O TCU também atestou que havia grau de parentesco entre as pessoas que participaram do processo. O engenheiro responsável por produzir o laudo de avaliação do imóvel pela S4AHilco, Ricardo Caiuby Salles, conforme aponta o relatório do tribunal, é irmão de Cristina Caiuby Salles, diretora da Brazil Pharma. As empresas negaram qualquer tipo de irregularidade nas operações. O TCU decidiu encaminhar os desdobramentos dessa parte da investigação para o Ministério Público Federal.
"Restou constatado que o BNDES, por meio de uma dispensa de licitação, contratou empresa de engenharia para realizar a avaliação de imóvel, por valor muito abaixo do valor estabelecido pelo conselho de fiscalização profissional", disse Cavalcanti. "A partir da avaliação imprecisa do imóvel, o BNDES, aceitou um valor bem abaixo do preço de mercado, que, com a aplicação irregular de taxa de liquidação forçada, reduziu o preço em mais 57%, cujo valor final ficou abaixo de 25% do preço praticado pelo mercado."
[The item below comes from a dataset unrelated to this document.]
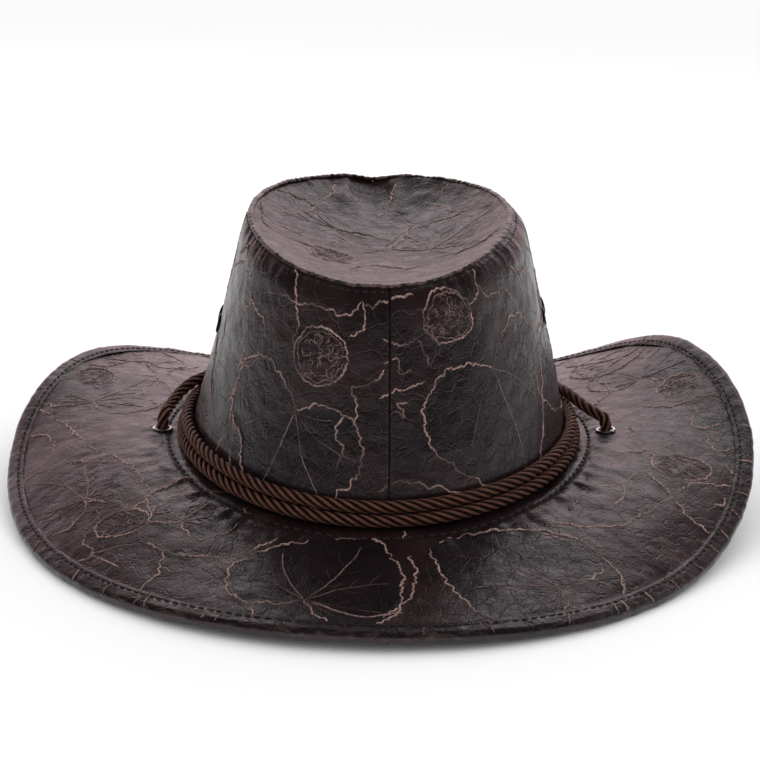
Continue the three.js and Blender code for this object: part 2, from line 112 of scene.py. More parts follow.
def bell(x, middle, width):
    """A smooth hump, 1 at its middle."""
    return np.exp(-(((x - middle) / width) ** 2))


def round_angles(count):
    """Even steps round a full turn."""
    return np.linspace(0, TURN, count, endpoint=False)


def round_spline(values, phi):
    """A uniform cubic B-spline round the oval through evenly spaced control values."""
    values = np.asarray(values, float)
    place = (np.asarray(phi) / TURN) % 1 * len(values)
    i = np.floor(place).astype(int)
    f = place - i
    before, here, after, beyond = (values[(i + k) % len(values)] for k in (-1, 0, 1, 2))
    total = (1 - f) ** 3 * before + (3 * f**3 - 6 * f**2 + 4) * here
    return (total + (-3 * f**3 + 3 * f**2 + 3 * f + 1) * after + f**3 * beyond) / 6


def outward(phi):
    return unit(stack(BASE["half_length"] * np.cos(phi), BASE["half_width"] * np.sin(phi), 0))


def on_left(phi):
    """How fully a place takes the press: 1 at the wearer's left, falling to 0 at the front and the back."""
    return np.maximum(0, -np.cos(phi)) ** 2


def foot(phi):
    height = BASE["height"] + BASE["side_rise"] * np.cos(2 * phi) + BASE["front_rise"] * np.sin(phi)
    oval = stack(BASE["half_width"] * np.cos(phi), BASE["half_length"] * np.sin(phi), height)
    return oval - outward(phi) * (LEFT_PRESS["foot"] * on_left(phi))[..., None]


def brim(phi, arc, lift=0.0):
    """The brim: arc is the way out from the crown, lift is the height above the upper face."""
    start = np.radians(BRIM_START_SLOPE["mean"] + BRIM_START_SLOPE["side"] * np.cos(2 * phi))
    turn = np.radians(round_spline(BRIM_EDGE_SLOPES, phi)) - start
    turn = np.where(np.abs(turn) < 1e-4, 1e-4, turn)
    slope = start + turn * arc / BRIM_WIDTH
    run = (np.sin(slope) - np.sin(start)) / turn * BRIM_WIDTH - lift * np.sin(slope)
    run = run + LEFT_PRESS["foot"] * on_left(phi) * arc / BRIM_WIDTH
    rise = (np.cos(start) - np.cos(slope)) / turn * BRIM_WIDTH + lift * np.cos(slope)
    point = foot(phi) + outward(phi) * np.asarray(run)[..., None]
    point[..., 2] += rise
    return point


def rim(phi):
    from_front = np.arctan2(np.cos(phi - SEAM_TURN), np.sin(phi - SEAM_TURN))
    pinch = RIM["pinch"] * bell(from_front, 0, RIM["pinch_spread"])
    height = RIM["height"] + RIM["front_rise"] * np.sin(phi) + RIM["side_rise"] * np.cos(2 * phi)
    along = RIM["half_length"] * np.sin(phi) - RIM["set_back"]
    return stack(RIM["half_width"] * np.cos(phi), along, height - pinch)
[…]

Apesar de garantir que não houve irregularidade na licitação, o vice-presidente do BNDES, Wagner Bittencourt de Oliveira, esteve pessoalmente no TCU, na última quarta-feira, para informar o tribunal de que a diretoria do banco decidiu revogar a concorrência e que vai seguir as orientações do tribunal em uma futura licitação do imóvel. A corte de contas determinou que, em vez de revogação, a concorrência tem que ser mesmo é anulada, por ser "a anulação a hipótese jurídica adequada quando da ocorrência de irregularidades".